The set includes two of my particular favourites among Rachmaninoff’s output: the Second symphony and the Symphonic Dances. The very beginning of Petrenko’s reading of the symphony inspires confidence; there’s a wonderful dark glow in the opening bars before the violins enter. The extensive Largo introduction is characterised by what I might term ‘purposeful brooding’, though the soaring lyricism is also brought out very well. Once the main Allegro moderato begins (4:40) Petrenko imparts excellent ebb and flow into the music; it all feels very idiomatic. I was delighted that he takes the repeat (8:30) – not all conductors do. The development section is superb; Petrenko demonstrates a fine understanding of the idiom and the orchestra plays marvellously. This is a good point at which to say that the excellence of the recorded sound means that a plethora of inner detail registers, not least “subsidiary” string passagework underneath the melodic lines. Urgency and spaciousness combine in this account of the first movement; I found it utterly convincing.

There’s terrific dynamism in the Scherzo and I love also the way that when the broader episode is reached (1:16) the sweeping lyricism is given full value yet momentum remains. (The same thing happens when this passage is reprised later on.) The contrapuntal trio section (3:17) has huge energy and is articulated with great bite – the lead-back to the Scherzo itself is terrifically exciting. In the slow movement, Wenzel Fuchs treats us to a lovely, singing rendition of the celebrated clarinet solo. As was the case in the first movement, Petrenko achieves very satisfying ebb and flow; he manages to keep the music on the move while bringing out all the expressive qualities. At 8:23 the violins tenderly revisit the clarinet melody; they play it most beautifully while the various bits of decoration supplied by colleagues, such as the principal horn, are perfectly judged.

The finale opens with surging energy. The subsequent lyrical episode is marked con moto and that’s just what happens here; Petrenko doesn’t allow this passage to become a sentimental wallow, and he’s quite right not to do so. By so doing he ensures that this passage feels less like a nostalgic digression than is sometimes the case. Petrenko’s reading of the finale, magnificently delivered by his orchestra, provides an urgent and exciting conclusion to this great symphony. I think this is a very fine account of the symphony; for my money, Petrenko nails it and the playing is superb from start to finish.

In my list of personal favourites among Rachmaninoff’s œuvre it used to be the case that the Second symphony was easily number one. However, over the years I’ve come to esteem the Symphonic Dances at least as highly; it’s a masterly score which seems to encapsulate so many facets of Rachmaninoff’s style.

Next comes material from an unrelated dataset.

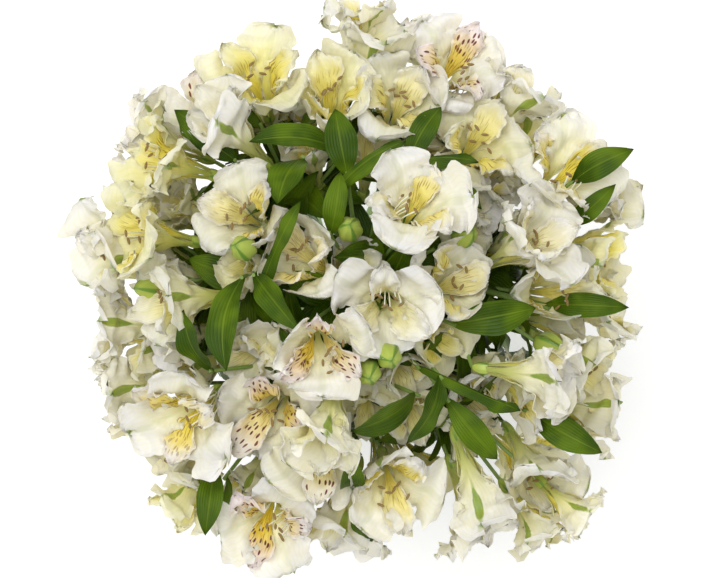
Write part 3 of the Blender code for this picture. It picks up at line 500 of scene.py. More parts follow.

It’s a huge challenge for the conductor and for the orchestra, as is especially apparent when one sees a performance. Needless to say, a conductor such as Petrenko and a virtuoso orchestra like the Berlin Philharmonic easily surmount all the challenges in what is an outstanding performance. As is their custom, the label includes as part of the documentation the dates when each work received both its premiere performance and also its first performance by the Berlin Philharmonic. The orchestra played each of the Second Symphony, the Second Piano Concerto and The Isle of the Dead within a couple of years of the works’ respective world premieres. I was genuinely surprised, though, to see that the Symphonic Dances were not played by the orchestra until Sir Simon Rattle introduced the work in November 2010, almost 70 years after Eugene Ormandy unveiled the work in Philadelphia. Rattle’s very fine premiere Berlin Philharmonic performance was issued by Warner on CD in 2013 (review).   

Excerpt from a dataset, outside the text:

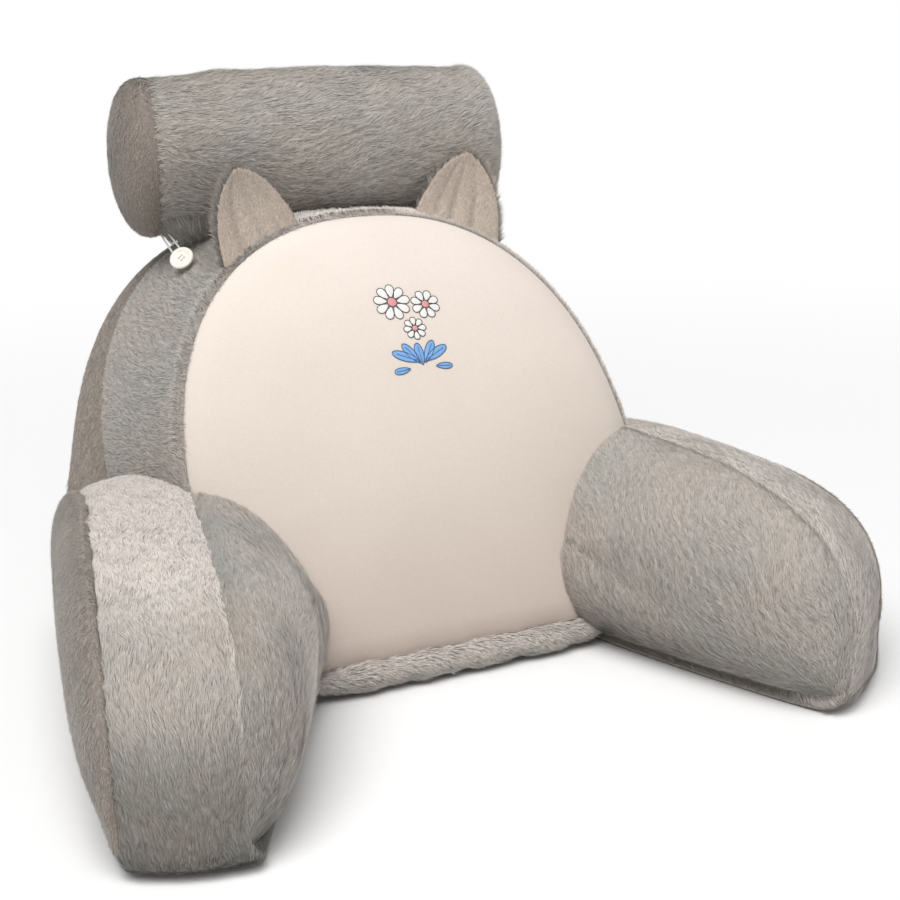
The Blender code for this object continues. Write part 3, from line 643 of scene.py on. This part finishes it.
def arm_rings(arm, sign):
    """An arm's inner seam swept outwards as the band, and the two domes that close it.

    arm is its row of ARMS, and sign is -1 on the left and 1 on the right.
    The inner seam is a superellipse outline stood on the floor along the arm. Its foot lies
    nearer the seat, and the band's outer seam lies lower and further back at the tip.
    """
    splay = arm["splay"]
    ahead = np.array([sign * math.sin(splay), -math.cos(splay), 0.0])
    out = np.array([sign * math.cos(splay), math.sin(splay), 0.0])
    root = np.array([sign * ARM_ROOT[0], ARM_ROOT[1], 0.0])
    level, height = ARM_MIDDLE
    reach = (arm["reach"] - level, ARM_ROOT[2] - height, ARM_BEHIND + level, height)
    loop = outline(200, ARM_MIDDLE, reach, (arm["top_power"], 4.0, 6.0, 14.0))
    behind = np.clip(-loop[:, 0] / ARM_BEHIND, 0.0, 1.0)
    along = loop[:, 0] - math.tan(LEAN) * loop[:, 1] * behind
    up = loop[:, 1] - 0.012 * behind
    inner = root + np.outer(np.maximum(along, 0.0), ahead) + np.outer(up, (0, 0, 1))
    inner[:, 1] -= np.minimum(along, 0.0)
    ahead_share = np.clip(along / arm["reach"], 0.0, 1.0)
    inset = foot_inset(arm, ahead_share) * (1.0 - up / ARM_ROOT[2])
    inner -= np.outer(inset, out)
    drop = arm["band_drop"] * np.clip(up / ARM_ROOT[2], 0.0, 1.0)
    spread = unit(loop - ARM_MIDDLE)
    swell = np.outer(spread[:, 0], ahead) + np.outer(spread[:, 1], (0, 0, 1))
    width = ARM_BAND * (1.0 - BAND_NARROWING * behind)
    setback = arm["tip_setback"] * ahead_share**2
    low = ease(1.0 - up / 0.03)
    roll_lift = FOOT_ROLL_LIFT * (0.25 + 0.5 * ahead_share)
    band = []
    for share in np.concatenate([np.linspace(0.0, 0.1, 7), np.linspace(0.14, 1.0, 24)]):
        ring = inner + share * (np.outer(width + inset, out) - np.outer(setback, ahead))
        ring[:, 2] -= share * drop
        seam_near = min(share, 1.0 - share) * ARM_BAND / SEAM_REACH
        inset_here = PILE_DEPTH + SEAM_DIP * math.exp(-(seam_near**2))
        ring += (ARM_BAND_CROWN * math.sin(math.pi * share) - inset_here) * swell
        roll = math.sin(math.pi * min(1.0, share / FOOT_ROLL_SHARE))
        ring -= np.outer(low * roll * (FOOT_ROLL + share * (width + inset)), out)
        ring[:, 2] += low * roll_lift * max(0.0, 1.0 - share / 0.06) * 0.9
        band.append(ring)
    band = lift_seams(band, roll_lift, SEAM_LIFT)
    lifted = np.clip((band[0][:, 2] - roll_lift) / 0.05, 0.0, 1.0)
    height, outer_crown = arm["belly_height"], arm["outer_crown"]
    slanted = foot_inset(arm, BELLY_SHARE) * (1.0 - height / ARM_ROOT[2])
    crown = arm["inner_crown"] + arm["belly"] - slanted
    inner_middle = root + BELLY_PLACE * ahead + (0.0, 0.0, height) - slanted * out
    outer_middle = root + ARM_BAND * out + (0.0, 0.0, OUTER_HEIGHT)
    peaks = inner_middle - crown * out, outer_middle + outer_crown * out
    inner_dome = dome(band[0], inner_middle, -out, crown, 0.45 + 0.55 * ease(lifted), ARM_SWELL, 32)
    inner_dome = relax(band[0], inner_dome, peaks[0], times=40)
    outer_dome = dome(band[-1], outer_middle, out, outer_crown, lifted, ARM_SWELL, 20)
    return band, inner_dome, outer_dome, peaks, root, ahead, out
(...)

The start of the first Dance (Moderato) offers an arresting demonstration of the sheer weight of tone that the Berlin strings can muster. The fast music in this Dance is always strongly projected. The gorgeous, nostalgic episode (from 3:42) is introduced by an eloquent alto saxophone solo (Jan Schulte-Bunert, a guest player) with his woodwind colleagues offering splendid support, after which the yearning strings take up the melody to great effect. There’s further nostalgia near the end when Rachmaninoff alludes to his First symphony (10:49), a score which was languishing in complete obscurity at the time of the composition of the Symphonic Dances. The second Dance (Andante con moto (Tempo di valse)) is such a subtle piece; it’s full of half-lights and shadows. Here, the music benefits hugely from the luxurious, subtle Berlin strings and the supple woodwinds. All the many nuances in this movement are captured by this great orchestra, expertly guided by Petrenko, whose instinctive deployment of rubato is so idiomatic.

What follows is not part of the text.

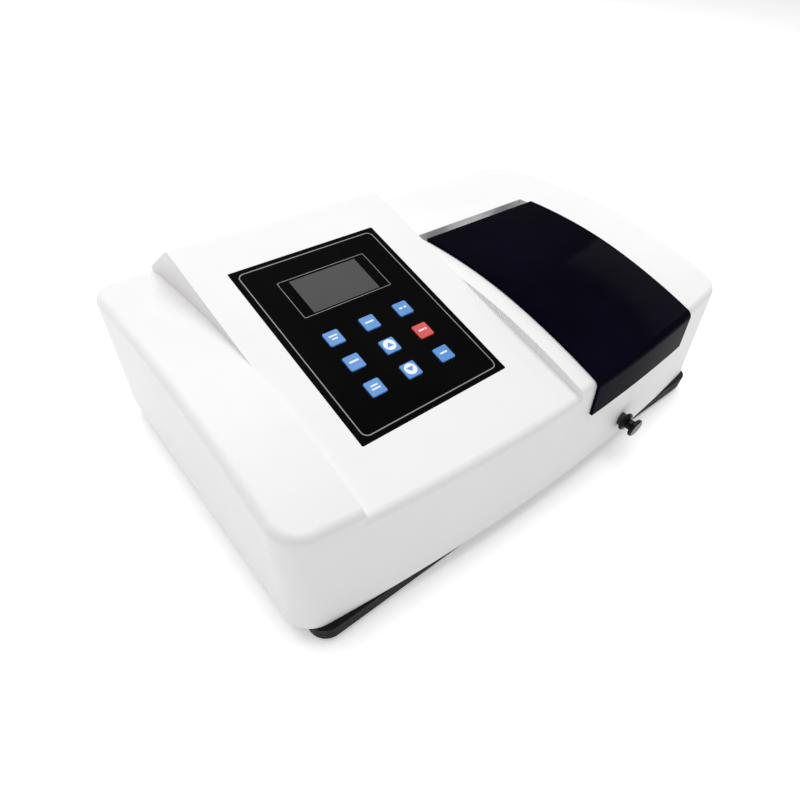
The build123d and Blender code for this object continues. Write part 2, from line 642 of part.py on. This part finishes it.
with BuildPart() as detector_housing:
    box(170, 206, 76, 114, BENCH_Z, 82)
    box(173, 203, 79, 111, BENCH_Z + 3, 79, Mode.SUBTRACT)
    bar_x(BEAM_D, BEAM_Z, 160, 175, 6.0, Mode.SUBTRACT)
place(detector_housing.part, "detector_housing", METAL)

with BuildPart() as photodiode:
    bar_x(BEAM_D, BEAM_Z, 176, 180, 5.5)
    box(180, 181.6, 80, 110, BENCH_Z + 3, 78)
place(photodiode.part, "photodiode", GREEN)

# ---------------------------------------------------------------- electronics
with BuildPart() as main_board:
    box(-120, 22, 8, 54, 14, 15.6)
    for x in (-115, 17):
        for d in (13, 49):
            post(x, d, FLOOR_TOP, 14, 3)
    for x, d, w, l, h in ((-95, 30, 22, 22, 3), (-60, 25, 14, 10, 3), (-20, 38, 12, 20, 9),
                          (8, 30, 10, 30, 8), (-60, 46, 40, 8, 9), (-30, 16, 16, 8, 11)):
        box(x - w / 2, x + w / 2, d - l / 2, d + l / 2, 15.6, 15.6 + h)
place(main_board.part, "main_board", GREEN)

with BuildPart() as power_supply:
    box(-214, -132, 10, 52, 14, 15.6)
    for x in (-210, -136):
        for d in (14, 48):
            post(x, d, FLOOR_TOP, 14, 3)
    for x, d, r, h in ((-196, 24, 7, 26), (-178, 24, 7, 26), (-160, 20, 5, 16)):
        post(x, d, 15.6, 15.6 + h, r)
    box(-205, -145, 40, 46, 15.6, 45)
place(power_supply.part, "power_supply", GREEN)

with BuildPart() as transformer:
    box(-206, -146, 62, 110, FLOOR_TOP, 56)
    box(-194, -184, 56, 116, 20, 44, Mode.SUBTRACT)
    box(-168, -158, 56, 116, 20, 44, Mode.SUBTRACT)
    box(-184.5, -167.5, 56, 116, 20, 44)
    box(-212, -140, 70, 102, FLOOR_TOP, 10)
place(transformer.part, "transformer", COPPER)

# ---------------------------------------------------------------- rear wall
with BuildPart() as fan_frame:
    box(FAN_X - 30, FAN_X + 30, 281.5, 296.8, FAN_Z - 30, FAN_Z + 30)
    bar_y(FAN_X, FAN_Z, 275, 300, 28.5, Mode.SUBTRACT)
    bar_y(FAN_X, FAN_Z, 281.5, 283.5, 12)
    bar_y(FAN_X, FAN_Z, 283.0, 292.0, SHAFT_R)
    for k in range(3):
        with Locations(Location((FAN_X, yy(282.5), FAN_Z), (0, 90 + 120 * k, 0))):
            with Locations((20, 0, 0)):
                Box(20, 2, 4)
place(fan_frame.part, "fan_frame", BLACK)

with BuildPart() as fan_rotor:
    bar_y(FAN_X, FAN_Z, 284.2, 295.5, 13)
    for k in range(7):
        with Locations(Location((FAN_X, yy(290), FAN_Z), (0, 360 / 7 * k, 0))):
            with Locations(Location((19.5, 0, 0), (35, 0, 0))):
                Box(15, 1.6, 12)
    bar_y(FAN_X, FAN_Z, 280, 293, SHAFT_R + RUN_FIT, Mode.SUBTRACT)
place(fan_rotor.part, "fan_rotor", BLACK)

with BuildPart() as fan_grille:
    for r in (8, 15, 22):
        with Locations((FAN_X, yy(301.2), FAN_Z)):
            Torus(r, 0.9, rotation=(90, 0, 0))
    with Locations((FAN_X, yy(301.2), FAN_Z)):
        Torus(29.5, 1.2, rotation=(90, 0, 0))
    for k in range(2):
        with Locations(Location((FAN_X, yy(301.2), FAN_Z), (0, 45 + 90 * k, 0))):
            Box(72, 1.8, 1.8)
    for sx in (-1, 1):
        for sz in (-1, 1):
            bar_y(FAN_X + sx * 24.7, FAN_Z + sz * 24.7, 300.05, 303.6, 3.2)
place(fan_grille.part, "fan_grille", STEEL)

with BuildPart() as power_inlet:
    box(INLET_X - 13.5, INLET_X + 13.5, 276, 300, REAR_Z - 10, REAR_Z + 10)
    box(INLET_X - 20, INLET_X + 20, 300.05, 302.2, REAR_Z - 12.5, REAR_Z + 12.5)
    box(INLET_X - 11.5, INLET_X + 11.5, 284, 310, REAR_Z - 8, REAR_Z + 8, Mode.SUBTRACT)
    for k in (-1, 0, 1):
        box(INLET_X + 6 * k - 1, INLET_X + 6 * k + 1, 283, 298, REAR_Z - 2.5, REAR_Z + 2.5)
place(power_inlet.part, "power_inlet", BLACK)

SWITCH_X = 112.5
ROCKER_D = 297.0
with BuildPart() as switch_frame:
    box(SWITCH_X - 8.5, SWITCH_X + 8.5, 300.05, 301.8, REAR_Z - 12, REAR_Z + 12)
    box(SWITCH_X - 6.5, SWITCH_X + 6.5, 280, 300.05, REAR_Z - 9.5, REAR_Z + 9.5)
    box(SWITCH_X - 5.2, SWITCH_X + 5.2, 288, 310, REAR_Z - 8.4, REAR_Z + 8.4, Mode.SUBTRACT)
    bar_x(ROCKER_D, REAR_Z, SWITCH_X - 6.0, SWITCH_X + 6.0, 1.0 + RUN_FIT, Mode.SUBTRACT)
place(switch_frame.part, "switch_frame", BLACK)

with BuildPart() as power_rocker:
    with BuildSketch(Plane.YZ.offset(SWITCH_X - 4.8)):
        with BuildLine():
            Polyline((yy(293), REAR_Z - 6.8), (yy(302.2), REAR_Z - 7.6), (yy(301.0), REAR_Z),
                     (yy(302.2), REAR_Z + 7.6), (yy(293), REAR_Z + 6.8),
                     (yy(293), REAR_Z - 6.8))
        make_face()
    extrude(amount=9.6)
    bar_x(ROCKER_D, REAR_Z, SWITCH_X - 5.9, SWITCH_X + 5.9, 1.0)
place(power_rocker.part, "power_rocker", RED)

with BuildPart() as fuse_holder:
    bar_y(190, REAR_Z, 272, 300.05, 6.0)
    bar_y(190, REAR_Z, 300.05, 304.0, 8.0)
    with Locations((190, yy(304), REAR_Z)):
        Box(9, 2.4, 1.6, mode=Mode.SUBTRACT)
place(fuse_holder.part, "fuse_holder", BLACK)

with BuildPart() as data_ports:
    box(13, 31, 282, 300.05, REAR_Z - 6, REAR_Z + 6)
    box(6, 38, 300.05, 301.2, REAR_Z - 8, REAR_Z + 8)
    box(15, 29, 291, 310, REAR_Z - 4, REAR_Z + 4, Mode.SUBTRACT)
    box(48, 60, 282, 300.05, REAR_Z - 6, REAR_Z + 6)
    box(44, 64, 300.05, 301.2, REAR_Z - 9, REAR_Z + 9)
    box(50, 58, 291, 310, REAR_Z - 4, REAR_Z + 4, Mode.SUBTRACT)
place(data_ports.part, "data_ports", METAL)
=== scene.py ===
"""Looks of the bench spectrophotometer: materials, panel printing, display, studio and camera."""
from math import atan, cos, pi, radians, sin

import bmesh
import bpy
from mathutils import Matrix, Vector


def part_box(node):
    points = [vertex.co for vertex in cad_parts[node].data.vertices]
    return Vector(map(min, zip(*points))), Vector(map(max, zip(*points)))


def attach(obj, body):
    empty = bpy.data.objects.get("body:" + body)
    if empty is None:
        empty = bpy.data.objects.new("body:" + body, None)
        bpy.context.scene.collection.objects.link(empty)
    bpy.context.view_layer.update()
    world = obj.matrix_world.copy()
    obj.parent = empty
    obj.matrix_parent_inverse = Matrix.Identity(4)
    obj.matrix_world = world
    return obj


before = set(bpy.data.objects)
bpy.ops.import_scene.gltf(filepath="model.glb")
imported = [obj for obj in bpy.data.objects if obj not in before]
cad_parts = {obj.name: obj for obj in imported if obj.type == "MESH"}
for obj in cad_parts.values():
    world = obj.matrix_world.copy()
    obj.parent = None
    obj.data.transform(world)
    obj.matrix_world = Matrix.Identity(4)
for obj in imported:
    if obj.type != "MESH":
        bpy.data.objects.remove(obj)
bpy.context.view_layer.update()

# ---------------------------------------------------------------- panel frame
PANEL_SLOPE = 0.2445            # rise of the sloping panel per unit of depth
TILT = atan(PANEL_SLOPE)
PANEL_W = 0.1344
PANEL_L = 0.1720
PANEL_HALF_T = 0.0005           # half the panel's thickness
PRINT_T = 0.00006               # thickness of a printed line or legend
PRINT_LIFT = 0.00001            # gap under the panel's printing
ARROW_LIFT = 0.00007            # an arrow sits on its disc
KEY_RISE = 0.00107              # a key's cap stands this far above the panel

low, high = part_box("control_panel")
PANEL_MID = Vector(((low[0] + high[0]) / 2, (low[1] + high[1]) / 2, (low[2] + high[2]) / 2))
PANEL_NORMAL = Vector((0, -sin(TILT), cos(TILT)))
PANEL_UP = Vector((0, cos(TILT), sin(TILT)))
PANEL_TOP = PANEL_MID + PANEL_NORMAL * PANEL_HALF_T


def panel_matrix(u, v, lift=0.0):
    """Matrix that puts a flat piece on the panel: u across, v up the slope, from its middle."""
    where = PANEL_TOP + Vector((u, 0, 0)) + PANEL_UP * v + PANEL_NORMAL * lift
    return Matrix.Translation(where) @ Matrix.Rotation(TILT, 4, "X")


# ---------------------------------------------------------------- materials
GLASS_IOR = 1.5


def new_material(name):
    """An empty node material with its principled shader."""
    mat = bpy.data.materials.new(name)
    mat.use_nodes = True
    nodes = mat.node_tree.nodes
    shader = next(n for n in nodes if n.type == "BSDF_PRINCIPLED")
    return mat, mat.node_tree, shader


def noise(tree, scale, detail=3.0):
    """A noise texture in object coordinates."""
    coords = tree.nodes.new("ShaderNodeTexCoord")
    tex = tree.nodes.new("ShaderNodeTexNoise")
    tex.inputs["Scale"].default_value = scale
    tex.inputs["Detail"].default_value = detail
    tree.links.new(coords.outputs["Object"], tex.inputs["Vector"])
    return tex.outputs["Fac"]


def spread(tree, value, low_out, high_out, low_in=0.35, high_in=0.65):
    """Value mapped from one range to another."""
    node = tree.nodes.new("ShaderNodeMapRange")
    node.inputs["From Min"].default_value = low_in
    node.inputs["From Max"].default_value = high_in
    node.inputs["To Min"].default_value = low_out
    node.inputs["To Max"].default_value = high_out
    tree.links.new(value, node.inputs["Value"])
    return node.outputs["Result"]


def two_tone(tree, value, dark, light):
    """A colour between two, by a value."""
    ramp = tree.nodes.new("ShaderNodeValToRGB")
    ramp.color_ramp.elements[0].position = 0.3
    ramp.color_ramp.elements[1].position = 0.7
    ramp.color_ramp.elements[0].color = (*dark, 1)
    ramp.color_ramp.elements[1].color = (*light, 1)
    tree.links.new(value, ramp.inputs["Fac"])
    return ramp.outputs["Color"]


def bump(tree, shader, height, strength, distance):
    """Fine relief on the shader's normal."""
    node = tree.nodes.new("ShaderNodeBump")
    node.inputs["Strength"].default_value = strength
    node.inputs["Distance"].default_value = distance
    tree.links.new(height, node.inputs["Height"])
    tree.links.new(node.outputs["Normal"], shader.inputs["Normal"])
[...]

The final Dance (Lento assai – Allegro vivace) shows Rachmaninoff at his brilliant best. This is thrilling virtuoso music which needs to be played with great panache, as is definitely the case here. Everything about this performance seems right, from the way the episodes of swooning nostalgia are put across to the dash and brilliance with which the quick music is delivered. Right at the end, as you can see on the film, Petrenko holds the moment, ensuring that the final tam-tam crash has ample time to decay naturally. Fabulously played, this is a superb account of the Symphonic Dances.    

As you’ll have gathered from my comments on all four of the works, this is a magnificent Rachmaninoff set. Kirill Petrenko has an instinctive feel and flair for this music and it’s a real treat to hear the works played with such peerless virtuosity by one of the world’s great orchestras.

As ever, the production values from this label are very high indeed. I did most of my evaluation using the audio discs but I sampled the Blu-ray video extensively and can say that the picture quality is, as usual, top notch. I don’t have my TV linked up to my audio system; instead, I have a Cambridge audio bar from which I got excellent sound when watching the concert films. The audio side of things is excellent. I listened to both the BD-A and CD versions and was delighted with the results; the sound is full, detailed and has great presence. On my equipment I was especially impressed by the CDs, but the BD-A also gave very fine reproduction. As is always the case with Berliner Philharmoniker releases, the documentation, which is in German and English, matches the premium quality of the sound, vision and performances. There are two valuable essays about the composer and his music by Dorothea Redepenning and Rebecca Mitchell.

This is in every way a distinguished Rachmaninoff album.